Monocacy National Battlefield is a unit of the National Park Service, the site of the Battle of Monocacy Junction in the American Civil War fought on July 9, 1864. The battlefield straddles the Monocacy River southwest of the city of Frederick, Maryland. The battle, labeled "The Battle That Saved Washington," was one of the last the Confederates would carry out in Union territory. The two opposing leaders were General Jubal Early, fighting for the South, and General Lew Wallace, fighting for the North.

Monacacy National Battlefield is located in the center of a region with a number of other Civil War battlefields and sites. It is located on Maryland State Highway 355 (Urbana Road) a few miles southeast of the city of Frederick. Nearby Interstate 70 leads westward to Antietam National Battlefield and U.S. Route 15 leads northward to the Gettysburg Battlefield. To the south on U.S. 15 is the battlefield of Balls Bluff. Monacacy National Battlefield is 50 miles (80 km) west of Baltimore and 44 miles (71 km) northwest of Washington D.C.

Much of the Monocacy battlefield remained in private hands for over 100 years after the Civil War. In 1928, Glenn Worthington, the owner of a large portion of the northern segment of the battlefield, petitioned Congress to create a National Military Park at Monocacy. Though the bill passed in 1934, the battlefield languished for nearly 50 years before Congress appropriated funds for land acquisition. Once funds were secured, 1,587 acres (6 km2) of the battlefield were acquired in the late 1970s and turned over to the National Park Service for maintenance and interpretation. The historic Thomas Farm, scene of some of the most intense fighting, was acquired by the National Park Service in 2001, and is currently subject to a life estate.
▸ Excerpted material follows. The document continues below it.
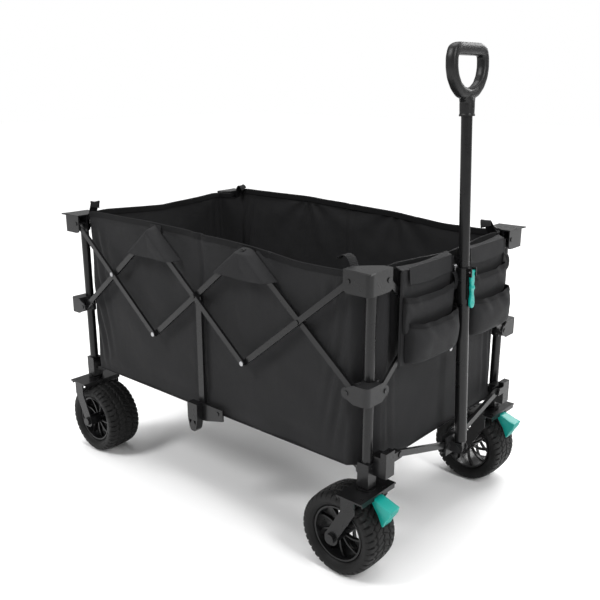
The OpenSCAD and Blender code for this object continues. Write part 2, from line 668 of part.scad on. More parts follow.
// Two plates over the links' ends, a spacer between them and two ears for the handle
module yoke_coupling() {
    half = link_t / 2 + 1;
    plate_y = yoke_node_y + link_depth / 2 + 2;
    row_frame() {
        color(plastic) difference() {
            union() {
                for (x = [yoke_x - half - plate_t, yoke_x + half])
                    translate([x, -plate_y, yoke_node_z - coupling_h / 2]) cube([plate_t, 2 * plate_y, coupling_h]);
                // the web that joins the plates lies under the links' ends
                translate([yoke_x - half - 1, -coupling_web_w / 2, yoke_node_z - coupling_h / 2])
                    cube([2 * half + 2, coupling_web_w, coupling_h / 2 - link_depth / 2 - 2]);
                for (y = [-eye_w / 2 - 0.5 - plate_t, eye_w / 2 + 0.5]) union() {
                    translate([coupling_front - 1, y, hinge_z - ear_r])
                        cube([hinge_x - coupling_front + 1, plate_t, 2 * ear_r]);
                    translate([hinge_x, 0, hinge_z]) rod_y(ear_r, y, y + plate_t);
                }
            }
            for (y = [-yoke_node_y, yoke_node_y]) translate([0, y, yoke_node_z])
                rod_x(pin_r + run_gap, yoke_x - 20, yoke_x + 20);
            translate([hinge_x, 0, hinge_z]) rod_y(pin_r + run_gap, -30, 30);
        }
        color(steel) translate([0, -yoke_node_y, yoke_node_z]) yoke_pin();
        color(steel) translate([hinge_x, 0, hinge_z]) {
            out = eye_w / 2 + 0.5 + plate_t + fit;
            union() {
                rod_y(pin_r, -out - eps, out + eps);
                for (y = [-out - 2, out]) rod_y(pin_r + 3, y, y + 2);
            }
        }
    }
}

// ---- Handle. It is drawn upright from its hinge pin and then leaned back
module handle_frame() row_frame() translate([hinge_x, 0, hinge_z]) rotate([0, -handle_lean, 0]) children();

module handle_lower_tube() handle_frame() {
    color(black) difference() {
        union() {
            translate([0, 0, 16]) cylinder(r = handle_r, h = lower_tube_len - 16);
            translate([-8, -eye_w / 2, 0]) cube([16, eye_w, 18]);
            rod_y(8, -eye_w / 2, eye_w / 2);
        }
        translate([0, 0, 26]) cylinder(r = handle_r - handle_wall, h = lower_tube_len);
        rod_y(pin_r + run_gap, -eye_w, eye_w);
    }
    // clamp housing at the tube's mouth with the lever's cheeks
    color(plastic) difference() {
        union() {
            translate([0, 0, lower_tube_len - 72]) cylinder(r = handle_r + 3, h = 78);
            translate([0, -lever_w / 2 - 3.4, lower_tube_len - 62]) cube([16, lever_w + 6.8, 68]);
            for (y = [-lever_w / 2 - 3.4, lever_w / 2 + 0.4])
                translate([12, y, lower_tube_len - 12]) cube([13, 3, 18]);
        }
        cylinder(r = handle_r + fit, h = lower_tube_len + fit);
        translate([0, 0, lower_tube_len - 1]) cylinder(r = inner_tube_r + slide_gap, h = 20);
        translate([lever_pin.x, 0, lever_pin.y]) rod_y(2 + run_gap, -20, 20);
    }
}

module handle_upper_tube() handle_frame() color(black) difference() {
    translate([0, 0, lower_tube_len - 60]) cylinder(r = inner_tube_r, h = tube_end - lower_tube_len + 60);
    translate([0, 0, lower_tube_len - 61]) cylinder(r = inner_tube_r - handle_wall, h = 700);
}

module handle_grip() handle_frame() color(plastic) {
    z0 = handle_len - grip_h;
    difference() {
        translate([0, 0, z0 - collar_len]) cylinder(r = inner_tube_r + 3.4, h = collar_len);
        translate([0, 0, z0 - collar_len - 1]) cylinder(r = inner_tube_r + fit, h = tube_end + fit - z0 + collar_len + 1);
    }
    // the D: a rounded outline with a rounded opening
    difference() {
        translate([-grip_t / 2, 0, 0]) rotate([90, 0, 90]) linear_extrude(grip_t) difference() {
            offset(r = 10, $fn = 32) polygon([
                [-14, z0 + 10], [14, z0 + 10], [grip_w / 2 - 16, z0 + 44], [grip_w / 2 - 10, z0 + 66],
                [grip_w / 2 - 10, handle_len - 26], [grip_w / 2 - 26, handle_len - 10],
                [26 - grip_w / 2, handle_len - 10], [10 - grip_w / 2, handle_len - 26],
                [10 - grip_w / 2, z0 + 66], [16 - grip_w / 2, z0 + 44]]);
            offset(r = 8, $fn = 32) polygon([
                [-20, z0 + 36], [20, z0 + 36], [grip_w / 2 - 27, z0 + 58], [grip_w / 2 - 27, handle_len - 36],
                [grip_w / 2 - 33, handle_len - 32], [33 - grip_w / 2, handle_len - 32],
                [27 - grip_w / 2, handle_len - 36], [27 - grip_w / 2, z0 + 58]]);
        }
    }
}

module handle_lever() handle_frame() {
    x0 = lever_pin.x - 3;
    color(teal) difference() {
        union() {
            translate([lever_pin.x, 0, lever_pin.y]) rod_y(3.4, -lever_w / 2, lever_w / 2);
            translate([x0, -lever_w / 2, lever_pin.y - lever_len + 8]) cube([5.5, lever_w, lever_len - 8]);
            translate([0, 0, lever_pin.y - lever_len + 8]) rod_x(lever_w / 2 + 1.5, x0, x0 + 5.5);
        }
        translate([lever_pin.x, 0, lever_pin.y]) rod_y(2 + run_gap, -20, 20);
    }
    color(steel) translate([lever_pin.x, 0, lever_pin.y]) rod_y(2, -lever_w / 2 - 3.4, lever_w / 2 + 3.4);
}

// ---- Floor frame
module floor_rib(sx, sy) row_frame() at_corner(sx, sy) color(black)
    translate([lug_x, lug_y, rib_z]) rotate([0, 0, rib_angle])
        flat_bar([-rib_len, 0], [0, 0], [[0, 0], [-rib_len, 0]], rib_depth, rib_t);

module floor_rib_front_left() floor_rib(1, -1);
module floor_rib_front_right() floor_rib(1, 1);
module floor_rib_rear_left() floor_rib(-1, -1);
module floor_rib_rear_right() floor_rib(-1, 1);

// Disc over the ribs' inner ends; the front left rib is pinned in its ears
module floor_hub() {
    top = rib_z + rib_depth / 2 + slide_gap;
    row_frame() {
        color(plastic) difference() {
            union() {
                translate([0, 0, top]) cylinder(r = hub_disc_r, h = hub_t);
                rotate([0, 0, -rib_angle]) translate([hub_pin_r, 0, rib_z])
                    for (y = [-rib_t / 2 - 1 - plate_t, rib_t / 2 + 1]) union() {
                        rod_y(rib_depth / 2, y, y + plate_t);
                        translate([-rib_depth / 2, y, 0]) cube([rib_depth, plate_t, top - rib_z + 1]);
                    }
            }
            rotate([0, 0, -rib_angle]) translate([hub_pin_r, 0, rib_z]) rod_y(rivet_r + run_gap, -20, 20);
            translate([0, 0, top - 1]) cylinder(r = 20, h = hub_t + 2);
        }
        color(steel) rotate([0, 0, -rib_angle]) translate([hub_pin_r, 0, rib_z])
            rod_y(rivet_r, -rib_t / 2 - 1 - plate_t, rib_t / 2 + 1 + plate_t);
    }
}

// ---- Fabric
function cut_plan(x, y, cut) = [[x - cut, y], [x, y - cut], [x, cut - y], [x - cut, -y],
    [cut - x, -y], [-x, cut - y], [-x, y - cut], [cut - x, y]];

module basket() row_frame() color(cloth) difference() {
    translate([0, 0, basket_z]) linear_extrude(basket_top_z - basket_z)
        polygon(cut_plan(basket_x, basket_y, corner_cut));
    translate([0, 0, basket_z + wall]) linear_extrude(basket_top_z)
        polygon(cut_plan(basket_x - wall, basket_y - wall, corner_cut - 0.6 * wall));
}

module floor_mat() row_frame() color(cloth) translate([0, 0, basket_z + wall + slide_gap])
    linear_extrude(mat_t) polygon(cut_plan(basket_x - wall - 4, basket_y - wall - 4, corner_cut));

// An organiser: a back panel that hangs from the basket's rim, with a flat pouch above a box pouch
module pocket(y0, y1) row_frame() color(cloth) {
    panel = 2.5;
    x1 = hang_x + panel;
    difference() {
        union() {
            translate([basket_x + slide_gap, y0, hang_z[0] - panel])
                cube([x1 - basket_x - slide_gap, y1 - y0, panel]);
            translate([hang_x, y0, hang_z[1]]) cube([panel, y1 - y0, hang_z[0] - hang_z[1]]);
            translate([hang_x, y0, pouch_z[1]]) cube([pouch_out[0], y1 - y0, pouch_z[0] - pouch_z[1]]);
            translate([hang_x, y0 + 10, hang_z[1]]) cube([pouch_out[1], y1 - y0 - 10, pouch_z[1] - hang_z[1]]);
        }
        translate([x1, y0 + panel, pouch_z[1] + panel])
            cube([pouch_out[0] - 2 * panel, y1 - y0 - 2 * panel, 100]);
        translate([hang_x + pouch_out[0], y0 + 10 + panel, hang_z[1] + panel])
            cube([pouch_out[1] - pouch_out[0] - panel, y1 - y0 - 10 - 2 * panel, 100]);
    }
}

module pocket_left() pocket(-212, -24);
module pocket_right() pocket(24, 212);

post_front_left();
post_front_right();
post_rear_left();
post_rear_right();
slider_front_left();
slider_front_right();
slider_rear_left();
slider_rear_right();
bar_a1_left();
bar_b1_left();
bar_a2_left();
bar_b2_left();
bar_a3_left();
bar_b3_left();
bar_a1_right();
bar_b1_right();
bar_a2_right();
bar_b2_right();
bar_a3_right();
bar_b3_right();
bar_c1_front();
bar_d1_front();
bar_c2_front();
bar_d2_front();
bar_c1_rear();
bar_d1_rear();
bar_c2_rear();
bar_d2_rear();
centre_post_left();
centre_post_right();
fork_front_left();
fork_front_right();
fork_rear_left();
fork_rear_right();
tyre_front_left();
tyre_front_right();
tyre_rear_left();
tyre_rear_right();
rim_front_left();
rim_front_right();
rim_rear_left();
rim_rear_right();
brake_pedal_left();
brake_pedal_right();
yoke_link_left();
yoke_link_right();
yoke_coupling();
handle_lower_tube();
handle_upper_tube();
handle_grip();
handle_lever();
floor_rib_front_left();
floor_rib_front_right();
floor_rib_rear_left();
floor_rib_rear_right();
floor_hub();
basket();
floor_mat();
pocket_left();
pocket_right();
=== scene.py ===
import bpy
import math
import numpy as np
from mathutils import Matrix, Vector


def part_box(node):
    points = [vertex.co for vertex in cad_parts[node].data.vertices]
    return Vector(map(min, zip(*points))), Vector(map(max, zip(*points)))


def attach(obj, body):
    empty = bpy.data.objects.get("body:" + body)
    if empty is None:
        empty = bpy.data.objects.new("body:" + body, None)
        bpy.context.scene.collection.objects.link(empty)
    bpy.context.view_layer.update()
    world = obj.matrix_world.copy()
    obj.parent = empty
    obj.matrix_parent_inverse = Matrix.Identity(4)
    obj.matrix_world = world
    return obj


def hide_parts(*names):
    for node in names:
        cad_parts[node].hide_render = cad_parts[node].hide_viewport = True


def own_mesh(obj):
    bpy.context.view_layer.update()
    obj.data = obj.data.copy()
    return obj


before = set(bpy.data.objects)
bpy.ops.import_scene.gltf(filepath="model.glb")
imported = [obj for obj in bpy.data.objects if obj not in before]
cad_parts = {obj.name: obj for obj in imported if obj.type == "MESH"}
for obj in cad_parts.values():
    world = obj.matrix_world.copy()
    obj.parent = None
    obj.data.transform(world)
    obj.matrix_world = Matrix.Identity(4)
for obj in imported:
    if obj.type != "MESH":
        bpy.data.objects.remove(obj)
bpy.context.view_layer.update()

# ---------------------------------------------------------------- places, from the CAD
BASKET_LOW, BASKET_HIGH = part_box("basket")
MID_X = (BASKET_LOW.x + BASKET_HIGH.x) / 2
HALF_X = (BASKET_HIGH.x - BASKET_LOW.x) / 2
HALF_Y = BASKET_HIGH.y
CORNER_CUT = 0.050
FLOOR_Z = BASKET_LOW.z
BAR_R = 0.0065
TOP_NODE = (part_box("bar_a2_left")[0].x + BAR_R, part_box("bar_a2_left")[1].z - BAR_R)
BAR_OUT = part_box("bar_a2_left")[0].y                 # outermost face of the left bars and their rivets
BAR_ANGLE = math.radians(39.2)                       # a scissor bar's slope when the wagon is open
NODE_X = 0.155                                       # top nodes, each way from the middle post
LUG_X, LUG_Y = 0.44947, 0.2538                       # the bars' pivots on the posts, from the middle
SIDE_RIVETS = ("y", 0.3109, 0.2888)                  # where the rivets' outer and inner heads begin
END_RIVETS = ("x", 0.49885, 0.48645)
HANDLE_LEAN = math.radians(2.6)                      # the upright handle's top leans back
HUB_HOLE = 0.060                                     # the floor boards stop this far from the middle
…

Preservationists lost fights in the 1960s and 1980s when Interstate 270 was constructed and later widened, bisecting a portion of the battlefield.

Frederick County, MDt In the decades following the battle, a few veterans organizations placed commemorative markers to specific units on the battlefield, including the 14th New Jersey (dedicated in 1907), 87th Pennsylvania Infantry, and Vermont markers. In the years that have followed, other monuments have been added, including the Confederate Monument and Maryland Centennial Monument near the Best farm (the site where Union soldiers discovered Robert E. Lee's lost Special Order 191 during the 1862 Maryland Campaign). The National Park Service has since added wayside interpretive markers throughout the park.

The visitor center has been relocated from the historic Gambrill Mill to a new facility on the west side of the Monocacy River. It offers an electric map orientation program, an interactive computer program, interpretive displays, and artifacts of the battle. The visitor center is the starting point for a self-guided four-mile (6 km) auto tour and 1/2 mile (800 m) loop walking trail. National Park Service rangers and volunteers host battle walks, special programs, an auto tour and special events throughout the summer season. The interpretive Worthington Farm Trail, a pair of loops (one nearly two miles (3 km) long, the other 1.6 miles (2 km)) on the northern portion of the battlefield, allows the visitor to walk parts of the battlefield and explore the native flora of the region.

The National Park Service has recently established a General Management Plan to further interpret the area and acquire additional land if funding can be secured.